When my first daughter was about one and a half, she was walking great, and learning to talk more and more.  This one particular night I was doing the dishes at my kitchen sink and not paying as much attention to my daughter as I should.  She kept coming up with a nose aspirator (one of those blue bubble like things you use to get boogers out of children’s noses). She kept putting it in her mouth and saying "yum, yum". I told her that was disgusting and to go put it back. She went to her room and I assumed she was putting it back.  Again she came to me and said "yum, yum" with the nose aspirator in her mouth.  Grossed out again, I told her to go put it back.....the third time she came up to me with it in her mouth, saying "yum, yum" I noticed a little water dripping from her mouth.  It all clicked then.  She wasn't going into her room, she was going into the bathroom. She was drinking toilet water out of a nose aspirator. Nasty!  Mother Fail #2.

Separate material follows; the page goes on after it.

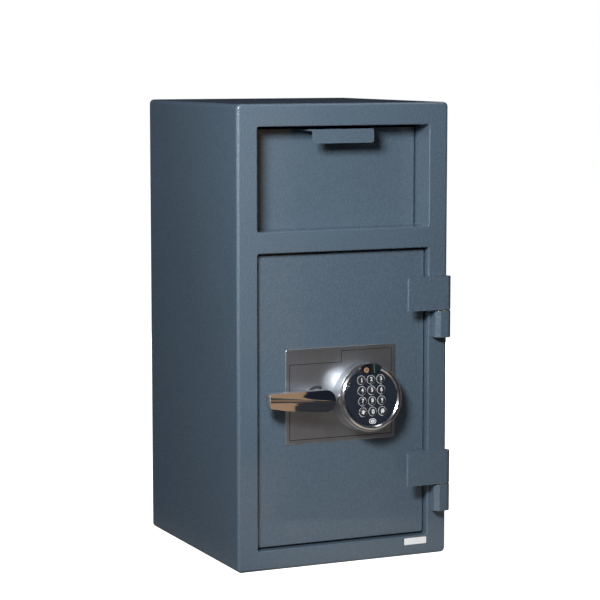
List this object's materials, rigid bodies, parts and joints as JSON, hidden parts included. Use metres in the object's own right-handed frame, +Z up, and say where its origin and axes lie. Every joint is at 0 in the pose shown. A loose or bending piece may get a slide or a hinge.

This morning I was showing my father-in-law how to buckle in my four year old, after noticing he had the strap way too lose.  I told him you make sure you have it tight around her stomach, then you lock the strap.  I pulled the shoulder strap out as far as it can go.  Instead of letting it back in slowly I just let go and it snapped back and caught her right across the face. She started screaming and saying “mommy punched me in the face!. Oops! Mother Fail #3.

Daughter number two likes to gather various things from around the house and keep them in a basket in her bedroom.  This one particular night I was tucking her into her bed when I felt something under her pillow.  "Honey, why is there a lighter under your pillow?" her response "oh, that is my new night light.” Oh boy. Mother Fail #4.

Well, if there really is such thing as Mother of the Year, I am pretty sure I will never qualify as these are just a FEW of the mistakes I have made along the way! Have a great week everyone!